PROBLEM DETAILS. Output all lines exactly.

DATA EXCERPT.
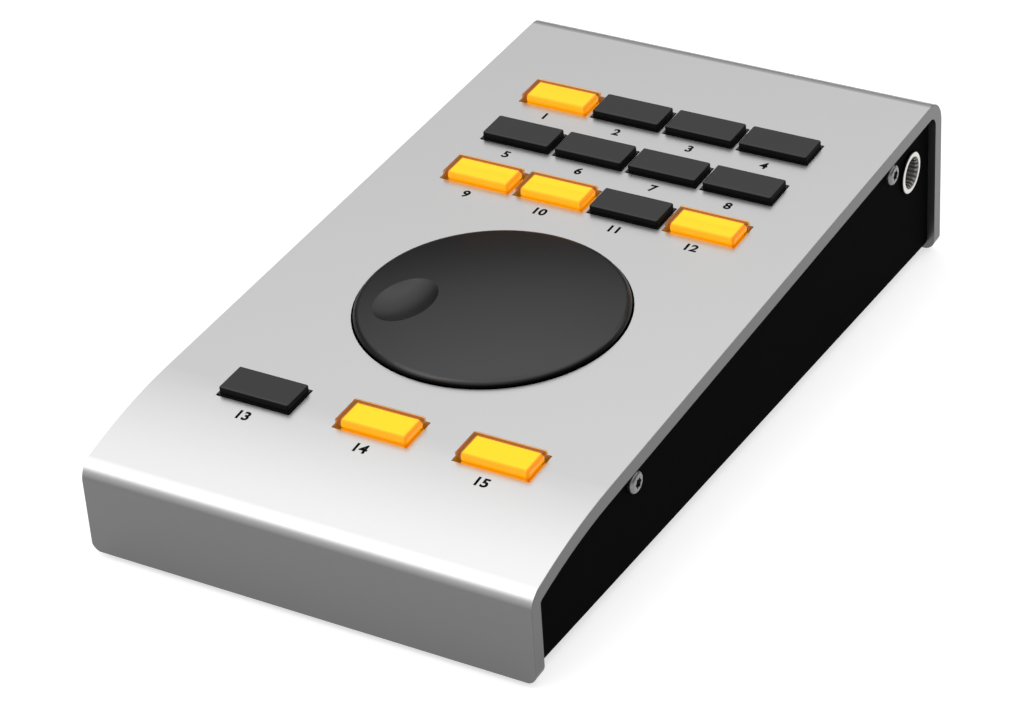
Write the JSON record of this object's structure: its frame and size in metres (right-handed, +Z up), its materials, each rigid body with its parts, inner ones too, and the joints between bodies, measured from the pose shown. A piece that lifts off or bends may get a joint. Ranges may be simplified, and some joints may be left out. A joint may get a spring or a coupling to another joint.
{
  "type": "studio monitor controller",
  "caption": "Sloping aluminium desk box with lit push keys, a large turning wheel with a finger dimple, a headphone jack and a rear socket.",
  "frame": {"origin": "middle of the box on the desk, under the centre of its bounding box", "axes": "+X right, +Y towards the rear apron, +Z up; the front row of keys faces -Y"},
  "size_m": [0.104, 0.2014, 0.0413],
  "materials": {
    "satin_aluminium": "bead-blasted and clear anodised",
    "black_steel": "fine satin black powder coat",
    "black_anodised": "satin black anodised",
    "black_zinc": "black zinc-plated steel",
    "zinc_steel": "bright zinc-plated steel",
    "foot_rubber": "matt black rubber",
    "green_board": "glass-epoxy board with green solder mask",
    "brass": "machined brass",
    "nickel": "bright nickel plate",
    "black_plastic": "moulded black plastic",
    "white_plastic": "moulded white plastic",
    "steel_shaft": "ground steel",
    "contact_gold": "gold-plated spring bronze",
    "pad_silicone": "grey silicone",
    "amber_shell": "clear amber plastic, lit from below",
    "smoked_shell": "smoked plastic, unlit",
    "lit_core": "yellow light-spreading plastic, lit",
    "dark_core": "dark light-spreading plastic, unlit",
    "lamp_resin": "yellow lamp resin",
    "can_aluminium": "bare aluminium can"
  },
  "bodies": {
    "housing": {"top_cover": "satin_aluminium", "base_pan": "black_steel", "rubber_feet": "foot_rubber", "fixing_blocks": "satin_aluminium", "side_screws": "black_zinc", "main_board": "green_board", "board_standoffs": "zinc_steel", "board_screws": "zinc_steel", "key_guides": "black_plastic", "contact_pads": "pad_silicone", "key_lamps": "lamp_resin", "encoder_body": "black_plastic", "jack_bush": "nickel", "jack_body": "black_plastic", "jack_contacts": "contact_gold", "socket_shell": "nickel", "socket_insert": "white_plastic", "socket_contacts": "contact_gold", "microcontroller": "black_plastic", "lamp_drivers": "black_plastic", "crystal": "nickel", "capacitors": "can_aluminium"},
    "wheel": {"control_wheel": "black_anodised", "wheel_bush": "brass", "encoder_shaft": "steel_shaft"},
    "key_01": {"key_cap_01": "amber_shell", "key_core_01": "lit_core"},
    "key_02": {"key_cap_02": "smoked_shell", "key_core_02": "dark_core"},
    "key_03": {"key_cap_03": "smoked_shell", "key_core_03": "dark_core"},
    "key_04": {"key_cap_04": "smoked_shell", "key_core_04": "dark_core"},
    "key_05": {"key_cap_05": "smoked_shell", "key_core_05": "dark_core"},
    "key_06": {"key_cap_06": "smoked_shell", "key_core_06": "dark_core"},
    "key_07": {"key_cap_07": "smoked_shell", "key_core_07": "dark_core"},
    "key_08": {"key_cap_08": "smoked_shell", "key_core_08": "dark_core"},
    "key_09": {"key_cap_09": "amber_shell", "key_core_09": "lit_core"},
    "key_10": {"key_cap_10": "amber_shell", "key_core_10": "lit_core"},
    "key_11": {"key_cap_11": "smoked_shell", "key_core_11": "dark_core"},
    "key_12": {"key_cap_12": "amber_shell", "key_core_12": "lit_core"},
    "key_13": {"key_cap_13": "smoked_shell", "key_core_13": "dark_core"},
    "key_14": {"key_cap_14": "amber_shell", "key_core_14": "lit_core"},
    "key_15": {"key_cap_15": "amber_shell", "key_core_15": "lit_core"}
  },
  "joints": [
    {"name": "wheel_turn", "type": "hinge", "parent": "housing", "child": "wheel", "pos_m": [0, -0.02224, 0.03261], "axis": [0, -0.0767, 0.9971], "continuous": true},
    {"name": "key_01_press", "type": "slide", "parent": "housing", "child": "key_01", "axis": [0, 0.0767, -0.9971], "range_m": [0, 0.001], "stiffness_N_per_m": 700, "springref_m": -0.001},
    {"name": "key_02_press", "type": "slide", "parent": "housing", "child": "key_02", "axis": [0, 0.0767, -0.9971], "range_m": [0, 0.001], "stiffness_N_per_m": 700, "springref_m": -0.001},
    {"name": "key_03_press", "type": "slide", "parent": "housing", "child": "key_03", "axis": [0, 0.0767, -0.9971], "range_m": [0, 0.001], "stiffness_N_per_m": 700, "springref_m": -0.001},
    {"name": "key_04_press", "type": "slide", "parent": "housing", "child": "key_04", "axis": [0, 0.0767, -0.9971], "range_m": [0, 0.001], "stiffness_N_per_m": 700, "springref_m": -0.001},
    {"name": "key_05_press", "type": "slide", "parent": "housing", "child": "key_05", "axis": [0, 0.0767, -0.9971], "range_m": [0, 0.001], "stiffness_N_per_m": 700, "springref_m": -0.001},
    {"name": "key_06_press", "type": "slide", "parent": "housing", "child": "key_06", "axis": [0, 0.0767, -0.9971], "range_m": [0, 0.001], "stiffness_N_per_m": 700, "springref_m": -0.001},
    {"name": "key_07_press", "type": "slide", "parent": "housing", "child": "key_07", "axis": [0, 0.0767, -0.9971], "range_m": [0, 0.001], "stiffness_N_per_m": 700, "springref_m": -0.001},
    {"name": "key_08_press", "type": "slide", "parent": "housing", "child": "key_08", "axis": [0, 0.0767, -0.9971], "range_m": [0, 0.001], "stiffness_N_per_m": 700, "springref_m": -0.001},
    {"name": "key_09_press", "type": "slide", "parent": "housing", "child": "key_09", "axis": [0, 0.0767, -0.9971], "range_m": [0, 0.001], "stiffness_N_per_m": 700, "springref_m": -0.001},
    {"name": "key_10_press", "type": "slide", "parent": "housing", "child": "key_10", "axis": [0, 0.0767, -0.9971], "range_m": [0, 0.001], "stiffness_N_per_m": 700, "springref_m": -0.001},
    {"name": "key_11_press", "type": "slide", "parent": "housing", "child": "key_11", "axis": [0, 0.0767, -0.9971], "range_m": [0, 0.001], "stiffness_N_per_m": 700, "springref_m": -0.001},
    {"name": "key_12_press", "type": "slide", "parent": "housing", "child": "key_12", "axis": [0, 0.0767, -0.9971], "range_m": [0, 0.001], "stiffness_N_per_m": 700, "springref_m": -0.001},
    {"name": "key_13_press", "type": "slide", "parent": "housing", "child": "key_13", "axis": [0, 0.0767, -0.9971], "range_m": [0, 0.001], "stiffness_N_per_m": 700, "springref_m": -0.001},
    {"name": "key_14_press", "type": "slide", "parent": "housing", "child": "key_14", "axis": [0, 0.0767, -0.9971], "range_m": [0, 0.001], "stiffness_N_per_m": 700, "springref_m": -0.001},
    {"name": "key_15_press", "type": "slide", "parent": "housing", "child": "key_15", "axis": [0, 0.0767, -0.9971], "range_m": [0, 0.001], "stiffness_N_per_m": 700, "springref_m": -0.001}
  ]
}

COMPLETE OUTPUT.
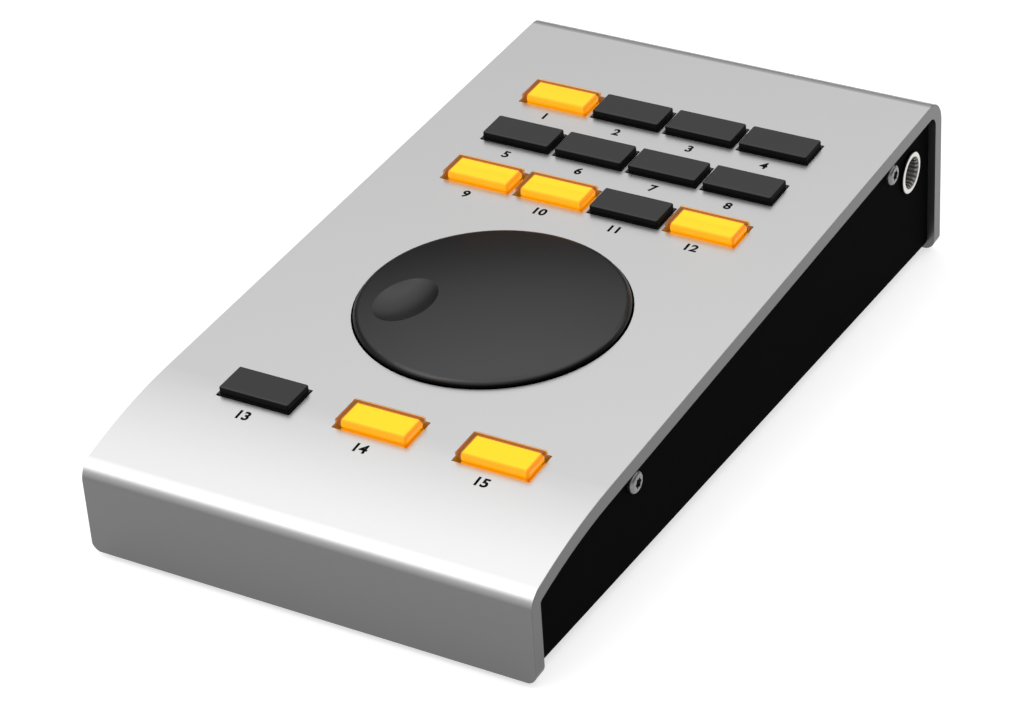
Write the JSON record of this object's structure: its frame and size in metres (right-handed, +Z up), its materials, each rigid body with its parts, inner ones too, and the joints between bodies, measured from the pose shown. A piece that lifts off or bends may get a joint. Ranges may be simplified, and some joints may be left out. A joint may get a spring or a coupling to another joint.
{
  "type": "studio monitor controller",
  "caption": "Sloping aluminium desk box with lit push keys, a large turning wheel with a finger dimple, a headphone jack and a rear socket.",
  "frame": {"origin": "middle of the box on the desk, under the centre of its bounding box", "axes": "+X right, +Y towards the rear apron, +Z up; the front row of keys faces -Y"},
  "size_m": [0.104, 0.2014, 0.0413],
  "materials": {
    "satin_aluminium": "bead-blasted and clear anodised",
    "black_steel": "fine satin black powder coat",
    "black_anodised": "satin black anodised",
    "black_zinc": "black zinc-plated steel",
    "zinc_steel": "bright zinc-plated steel",
    "foot_rubber": "matt black rubber",
    "green_board": "glass-epoxy board with green solder mask",
    "brass": "machined brass",
    "nickel": "bright nickel plate",
    "black_plastic": "moulded black plastic",
    "white_plastic": "moulded white plastic",
    "steel_shaft": "ground steel",
    "contact_gold": "gold-plated spring bronze",
    "pad_silicone": "grey silicone",
    "amber_shell": "clear amber plastic, lit from below",
    "smoked_shell": "smoked plastic, unlit",
    "lit_core": "yellow light-spreading plastic, lit",
    "dark_core": "dark light-spreading plastic, unlit",
    "lamp_resin": "yellow lamp resin",
    "can_aluminium": "bare aluminium can"
  },
  "bodies": {
    "housing": {"top_cover": "satin_aluminium", "base_pan": "black_steel", "rubber_feet": "foot_rubber", "fixing_blocks": "satin_aluminium", "side_screws": "black_zinc", "main_board": "green_board", "board_standoffs": "zinc_steel", "board_screws": "zinc_steel", "key_guides": "black_plastic", "contact_pads": "pad_silicone", "key_lamps": "lamp_resin", "encoder_body": "black_plastic", "jack_bush": "nickel", "jack_body": "black_plastic", "jack_contacts": "contact_gold", "socket_shell": "nickel", "socket_insert": "white_plastic", "socket_contacts": "contact_gold", "microcontroller": "black_plastic", "lamp_drivers": "black_plastic", "crystal": "nickel", "capacitors": "can_aluminium"},
    "wheel": {"control_wheel": "black_anodised", "wheel_bush": "brass", "encoder_shaft": "steel_shaft"},
    "key_01": {"key_cap_01": "amber_shell", "key_core_01": "lit_core"},
    "key_02": {"key_cap_02": "smoked_shell", "key_core_02": "dark_core"},
    "key_03": {"key_cap_03": "smoked_shell", "key_core_03": "dark_core"},
    "key_04": {"key_cap_04": "smoked_shell", "key_core_04": "dark_core"},
    "key_05": {"key_cap_05": "smoked_shell", "key_core_05": "dark_core"},
    "key_06": {"key_cap_06": "smoked_shell", "key_core_06": "dark_core"},
    "key_07": {"key_cap_07": "smoked_shell", "key_core_07": "dark_core"},
    "key_08": {"key_cap_08": "smoked_shell", "key_core_08": "dark_core"},
    "key_09": {"key_cap_09": "amber_shell", "key_core_09": "lit_core"},
    "key_10": {"key_cap_10": "amber_shell", "key_core_10": "lit_core"},
    "key_11": {"key_cap_11": "smoked_shell", "key_core_11": "dark_core"},
    "key_12": {"key_cap_12": "amber_shell", "key_core_12": "lit_core"},
    "key_13": {"key_cap_13": "smoked_shell", "key_core_13": "dark_core"},
    "key_14": {"key_cap_14": "amber_shell", "key_core_14": "lit_core"},
    "key_15": {"key_cap_15": "amber_shell", "key_core_15": "lit_core"}
  },
  "joints": [
    {"name": "wheel_turn", "type": "hinge", "parent": "housing", "child": "wheel", "pos_m": [0, -0.02224, 0.03261], "axis": [0, -0.0767, 0.9971], "continuous": true},
    {"name": "key_01_press", "type": "slide", "parent": "housing", "child": "key_01", "axis": [0, 0.0767, -0.9971], "range_m": [0, 0.001], "stiffness_N_per_m": 700, "springref_m": -0.001},
    {"name": "key_02_press", "type": "slide", "parent": "housing", "child": "key_02", "axis": [0, 0.0767, -0.9971], "range_m": [0, 0.001], "stiffness_N_per_m": 700, "springref_m": -0.001},
    {"name": "key_03_press", "type": "slide", "parent": "housing", "child": "key_03", "axis": [0, 0.0767, -0.9971], "range_m": [0, 0.001], "stiffness_N_per_m": 700, "springref_m": -0.001},
    {"name": "key_04_press", "type": "slide", "parent": "housing", "child": "key_04", "axis": [0, 0.0767, -0.9971], "range_m": [0, 0.001], "stiffness_N_per_m": 700, "springref_m": -0.001},
    {"name": "key_05_press", "type": "slide", "parent": "housing", "child": "key_05", "axis": [0, 0.0767, -0.9971], "range_m": [0, 0.001], "stiffness_N_per_m": 700, "springref_m": -0.001},
    {"name": "key_06_press", "type": "slide", "parent": "housing", "child": "key_06", "axis": [0, 0.0767, -0.9971], "range_m": [0, 0.001], "stiffness_N_per_m": 700, "springref_m": -0.001},
    {"name": "key_07_press", "type": "slide", "parent": "housing", "child": "key_07", "axis": [0, 0.0767, -0.9971], "range_m": [0, 0.001], "stiffness_N_per_m": 700, "springref_m": -0.001},
    {"name": "key_08_press", "type": "slide", "parent": "housing", "child": "key_08", "axis": [0, 0.0767, -0.9971], "range_m": [0, 0.001], "stiffness_N_per_m": 700, "springref_m": -0.001},
    {"name": "key_09_press", "type": "slide", "parent": "housing", "child": "key_09", "axis": [0, 0.0767, -0.9971], "range_m": [0, 0.001], "stiffness_N_per_m": 700, "springref_m": -0.001},
    {"name": "key_10_press", "type": "slide", "parent": "housing", "child": "key_10", "axis": [0, 0.0767, -0.9971], "range_m": [0, 0.001], "stiffness_N_per_m": 700, "springref_m": -0.001},
    {"name": "key_11_press", "type": "slide", "parent": "housing", "child": "key_11", "axis": [0, 0.0767, -0.9971], "range_m": [0, 0.001], "stiffness_N_per_m": 700, "springref_m": -0.001},
    {"name": "key_12_press", "type": "slide", "parent": "housing", "child": "key_12", "axis": [0, 0.0767, -0.9971], "range_m": [0, 0.001], "stiffness_N_per_m": 700, "springref_m": -0.001},
    {"name": "key_13_press", "type": "slide", "parent": "housing", "child": "key_13", "axis": [0, 0.0767, -0.9971], "range_m": [0, 0.001], "stiffness_N_per_m": 700, "springref_m": -0.001},
    {"name": "key_14_press", "type": "slide", "parent": "housing", "child": "key_14", "axis": [0, 0.0767, -0.9971], "range_m": [0, 0.001], "stiffness_N_per_m": 700, "springref_m": -0.001},
    {"name": "key_15_press", "type": "slide", "parent": "housing", "child": "key_15", "axis": [0, 0.0767, -0.9971], "range_m": [0, 0.001], "stiffness_N_per_m": 700, "springref_m": -0.001}
  ]
}